Por eso propusimos, a riesgo de ser tachados de populistas por los ignaros aficionados a la descalificación fácil, un mecanismo generalizado de mantención de ingresos salariales y una renta por al menos tres meses para las familias de bajos ingresos equivalente al ingreso mínimo de 300 mil pesos o a la línea de pobreza por hogar. Esta era la única manera de lograr que la gente que vive al día de su trabajo no se desplazara arriesgadamente para subsistir y se mantuviera en las casas para resguardar su salud.
El costo de estas medidas es muy alto, pero como acaba de señalar el Foro de Desarrollo Justo y Sostenible -que reúne a decenas de economistas de oposición-, las posibilidades de financiarlas razonablemente están disponibles. Cuando el gobierno dice que está en el límite fiscal y monetario, se equivoca, pues el uso de las reservas fiscales y el endeudamiento adicional a bajo costo, como acaba de demostrarse con la emisión reciente de bonos gubernamentales, es perfectamente viable.

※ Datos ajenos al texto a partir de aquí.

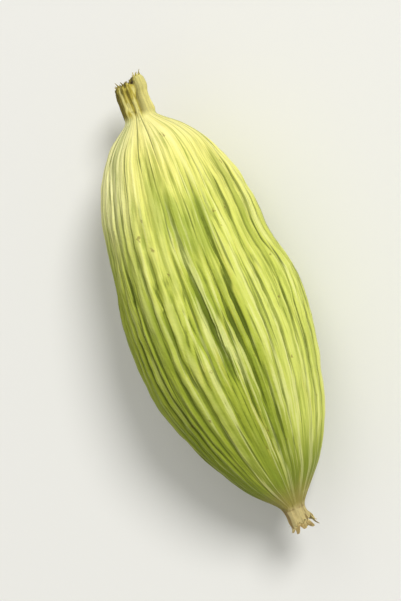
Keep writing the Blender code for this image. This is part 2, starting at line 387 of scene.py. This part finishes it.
def copyOfPod():
    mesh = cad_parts["cardamom_pod"].data.copy()
    piece = bpy.data.objects.new("podHusk", mesh)
    bpy.context.scene.collection.objects.link(piece)
    mesh.materials.clear()
    pickOnly(piece)
    bpy.ops.mesh.customdata_custom_splitnormals_clear()
    bpy.ops.object.mode_set(mode="EDIT")
    bpy.ops.mesh.select_all(action="SELECT")
    bpy.ops.mesh.remove_doubles(threshold=husk["mergeWithin"])
    # a regular grid of rings and rows, which evenedOut needs
    bpy.ops.mesh.tris_convert_to_quads(
        face_threshold=math.pi, shape_threshold=math.pi, topology_influence=1.0
    )
    bpy.ops.object.mode_set(mode="OBJECT")
    subdivideBy(piece, husk["subdivisions"])
    return piece


def readVectors(items, name):
    values = np.empty(len(items) * 3)
    items.foreach_get(name, values)
    return values.reshape(-1, 3)


def smoothStep(low, high, values):
    share = np.clip((values - low) / (high - low), 0.0, 1.0)
    return share * share * (3.0 - 2.0 * share)


def edgesAround(mesh, angle):
    # the edges that run round the pod, so that evening out along them keeps its length's shape
    pairs = np.empty(len(mesh.edges) * 2, dtype=np.int32)
    mesh.edges.foreach_get("vertices", pairs)
    pairs = pairs.reshape(-1, 2)
    turn = np.abs(angle[pairs[:, 0]] - angle[pairs[:, 1]])
    turn = np.minimum(turn, math.tau - turn)
    percentile, share = husk["ringEdges"]
    return pairs[turn > share * np.percentile(turn, percentile)]


def evenedOut(values, pairs, rounds):
    # each round moves every point half way to the mean of its neighbours
    near, far = pairs[:, 0], pairs[:, 1]
    total = len(values)
    neighbours = np.maximum(np.bincount(near, minlength=total) + np.bincount(far, minlength=total), 1)
    for _ in range(rounds):
        summed = np.bincount(near, values[far], total) + np.bincount(far, values[near], total)
        values = 0.5 * values + 0.5 * summed / neighbours
    return values


def aroundSpine(points):
    # angle and radius of each point about the pod's own middle line, and its half width there
    stations, evened = husk["stations"], husk["stationsEvened"]
    edges = np.linspace(points[:, 0].min(), points[:, 0].max(), stations + 1)
    slices = np.clip(np.digitize(points[:, 0], edges) - 1, 0, stations - 1)
    low, high = (np.full((stations, 2), value) for value in (1.0, -1.0))
    np.minimum.at(low, slices, points[:, 1:])
    np.maximum.at(high, slices, points[:, 1:])
    middles = (edges[1:] + edges[:-1]) / 2
    share = np.full(evened, 1 / evened)
    spine = [np.pad((low[:, k] + high[:, k]) / 2, evened // 2, "edge") for k in (0, 1)]
    centre = [np.interp(points[:, 0], middles, np.convolve(line, share, "valid")) for line in spine]
    halfWidth = np.interp(points[:, 0], middles, (high[:, 0] - low[:, 0]) / 2)
    offY, offZ = points[:, 1] - centre[0], points[:, 2] - centre[1]
    return np.arctan2(-offY, offZ), np.hypot(offY, offZ), halfWidth


def noiseAt(places):
    return np.array([noise.noise(Vector(place)) for place in places])


def grainPlaces(x, angle, alongSize, aroundSize):
    # places for noise that is stretched along the pod and closes round it
    laidRound = husk["grainRadius"] / aroundSize
    return np.column_stack((x / alongSize, np.cos(angle) * laidRound, np.sin(angle) * laidRound))


def linesAt(x, angle, alongSize, aroundSize, width):
    # 1 on lines that wander along the pod, fading to 0 at both sides
    offLine = np.abs(noiseAt(grainPlaces(x, angle, alongSize, aroundSize)))
    return np.clip(1.0 - offLine / width, 0.0, 1.0)


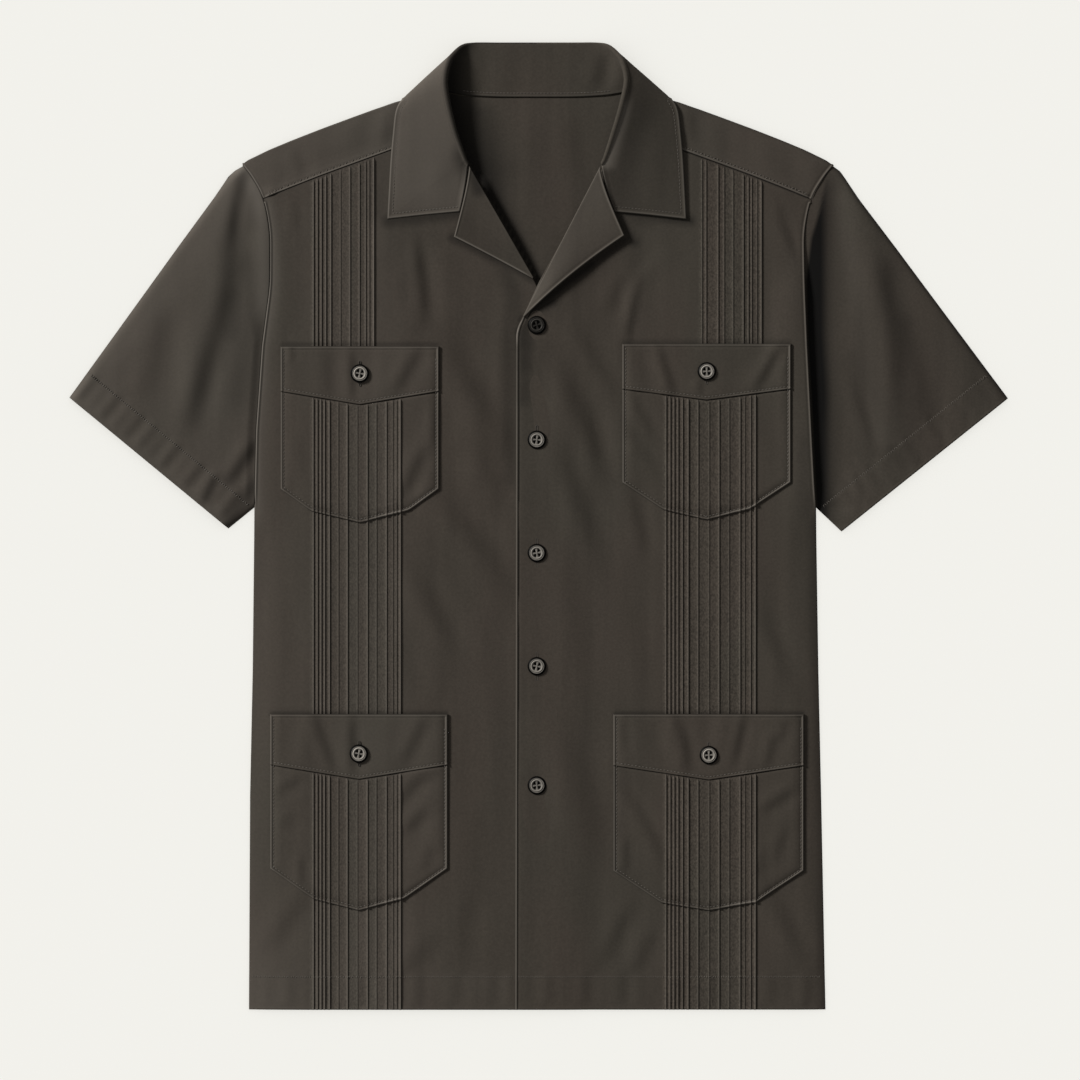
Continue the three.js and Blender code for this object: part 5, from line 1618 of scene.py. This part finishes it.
# ---------------------------------------------------------------- buttons
def button_arrays(radius, height):
    """A four-hole button as one closed surface of turning. Its face is a function of radius and
    angle: a bevel, a rim, a groove, an inner ring, a well and four holes parted by a cross; painted
    shade darkens the bevel, groove and holes, and a painted highlight marks the inner ring."""
    r = np.array([*np.linspace(0, 0.54, 24), *np.linspace(0.56, 0.83, 15), 0.86, 0.90, 0.94, 0.98])
    angle = np.linspace(0, 2 * math.pi, 80, endpoint=False)
    rr, aa = np.meshgrid(r * radius, angle, indexing="ij")
    f = rr / radius
    z = 0.78 + 0.20 * hump((f - 0.60) / 0.06) - 0.12 * hump((f - 0.70) / 0.04)
    z = z + 0.08 * hump((f - 0.75) / 0.04)
    z = height * (z - 0.12 * ease((0.54 - f) / 0.08) - 0.6 * ease((f - 0.78) / 0.17))
    x, y = rr * np.cos(aa) / radius, rr * np.sin(aa) / radius
    well = ease((0.49 - np.hypot(x * 1.04, y * 0.92)) / 0.05)
    gap_x = 0.055 + 0.06 * np.square(y / 0.4)
    gap_y = 0.06 * np.square(x / 0.4)
    hole = well * ease((np.abs(x) - gap_x) / 0.05) * ease((np.abs(y) - 0.045 - gap_y) / 0.05)
    z = z - height * 0.5 * hole + height * 0.10 * hump(x / 0.09) * hump(y / 0.3)
    face = np.stack([x * radius, y * radius, z], -1)
    side_r = np.array((1.0, 1.0, 0.96, 0.6, 0.2))[:, None] * radius
    side_z = np.array((0.30, 0.20, 0.04, 0.0, 0.0))[:, None] * height
    below = np.stack([side_r * np.cos(angle), side_r * np.sin(angle), side_z + 0 * angle], -1)
    grid = np.concatenate([face[1:], below])
    n, m = grid.shape[:2]
    wrapped = wrapped_numbers(n, m)
    poles = np.array([(0, 0, face[0, 0, 2]), (0, 0, 0)])
    top = np.stack([np.full(m, n * m), wrapped[0, :-1], wrapped[0, 1:]], -1)
    bottom = np.stack([np.full(m, n * m + 1), wrapped[-1, 1:], wrapped[-1, :-1]], -1)
    points = np.concatenate([grid.reshape(-1, 3), poles])
    # Painted shade in the holes, on the bevel, underside and groove, and where the inner ring takes
    # its painted highlight.
    dark = strongest(hole, ease((f - 0.77) / 0.05), 0.5 * hump((f - 0.68) / 0.03))
    dark = np.concatenate([dark[1:].ravel(), np.ones(len(below) * m), [0, 0]])
    ring = np.zeros(len(dark))
    ring[: (len(f) - 1) * m] = (hump((f[1:] - 0.62) / 0.06) * (1 - hole[1:])).ravel()
    return points, [grid_faces(wrapped), top, bottom], dark, ring


def build_button(node, x, y, z, turn, shade, ring_highlight):
    """A button at a place, turned a little about its middle; shade is an even painted shadow over
    it, and the last value is the strength of a painted highlight on its inner ring."""
    values = sizes().buttons
    points, faces, dark, ring = button_arrays(values.radius / MM, values.height / MM)
    c, s = math.cos(turn), math.sin(turn)
    points = points @ np.array(((c, s, 0), (-s, c, 0), (0, 0, 1))) + np.array((x, y, z))
    # Painted shade, with an even painted shadow over the whole button, and the painted highlight on
    # the ring.
    marks = {"painted_shade": np.maximum(dark, shade), "ring": ring * ring_highlight}
    obj = make_object(node.replace("button", "resin_button"), points, faces,
                      button_material("horn_resin"), marks)
    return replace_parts(obj, node)


# ---------------------------------------------------------------- stitches
def resample(path, pitch):
    """Points every pitch mm along a line of points (n x 3), with the direction there."""
    step = np.linalg.norm(np.diff(path, axis=0), axis=1)
    s = np.concatenate([[0], np.cumsum(step)])
    at = np.arange(1.5, s[-1] - 1.0, pitch)
    point = np.stack([np.interp(at, s, c) for c in path.T], -1)
    ahead = np.stack([np.interp(at + 0.6, s, c) - np.interp(at - 0.6, s, c) for c in path.T], -1)
    return point, unit(ahead)


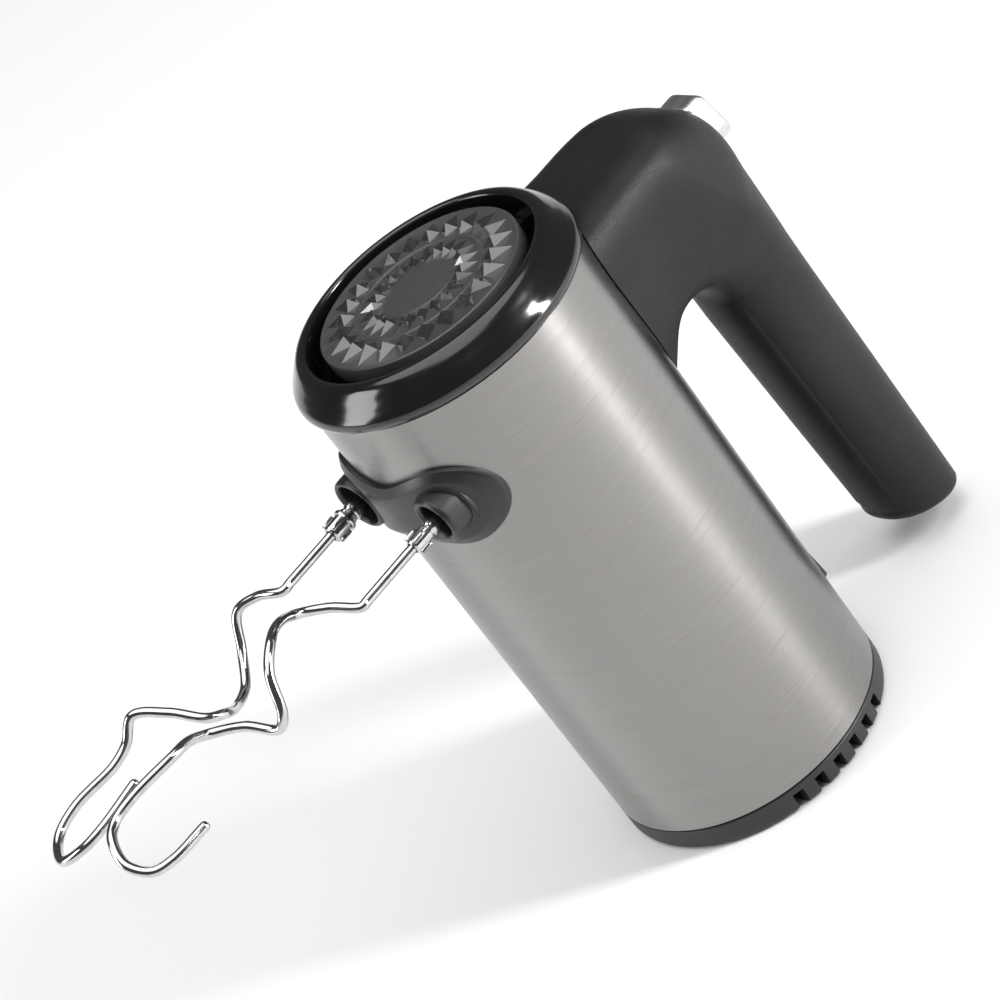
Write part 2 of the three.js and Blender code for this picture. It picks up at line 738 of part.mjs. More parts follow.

El argumento de que con esto se grava a las nuevas generaciones es materia de controversia entre economistas desde hace mucho tiempo. El argumento keynesiano que cabe poner por delante es el siguiente: un endeudamiento público que permite proteger el grueso de los activos productivos existentes, directamente y por la vía de preservar la demanda, tendrá la capacidad de ser sostenido por la actividad económica futura en plazos largos, pues los estados no quiebran, salvo situaciones límites de las que estamos lejos. La alternativa es dejar que se destruya masivamente tejido productivo, lo que nos empobrecerá como sociedad y hará más difícil incluso abonar las deudas ya contraídas.
Agreguemos que, además del costo humano terrible, el costo del derrumbe de la demanda interna para la economía será mayor que el de una política fuerte de sostén de la capacidad de consumo. En vez de adoptar las medidas rápidas y de volumen suficiente que lo hubieran permitido, se optó por la clásica política de un gobierno de grandes empresarios y de economistas a su servicio: destinar el grueso de los recursos a las empresas grandes con exenciones tributarias y créditos, pero con mecanismos de difícil acceso para las micro y pequeñas empresas, que representan un 45% del empleo formal.
Se decidió, además, sostener ingresos laborales suspendiendo contratos y usando los fondos de cesantía de las cuentas de los trabajadores, manteniendo las reglas pro-empresa de despido y de distribución de dividendos, en medio de una falta de agilidad de la administradora privada del seguro de cesantía y de la expansión de los despidos.
La política de subsidios a las personas y familias de menos ingresos, que debiera haber sido una prioridad, ha consistido en entregar un bono escuálido y concebir un ingreso familiar de emergencia de monto bajísimo y decreciente por tres meses para los trabajadores informales. Este mecanismo está trabado en el Congreso, cuya mayoría parece que por fin se tomó la molestia de decirle al gobierno que no tiene apoyos para un política tan sesgada social y económicamente, como una minoría aislada ha intentado subrayarlo desde el principio.
La conclusión es que no es tolerable que en esta enorme crisis -el gobierno insiste en que el PIB caerá solo 2%, cuando es evidente que la recesión será mucho mayor- se distribuya las indispensables ayudas públicas de manera completamente desequilibrada entre capital y trabajo. Además de ser socialmente injusta, esta política es dramáticamente ineficiente en lo económico para enfrentar una crisis de tan amplia magnitud.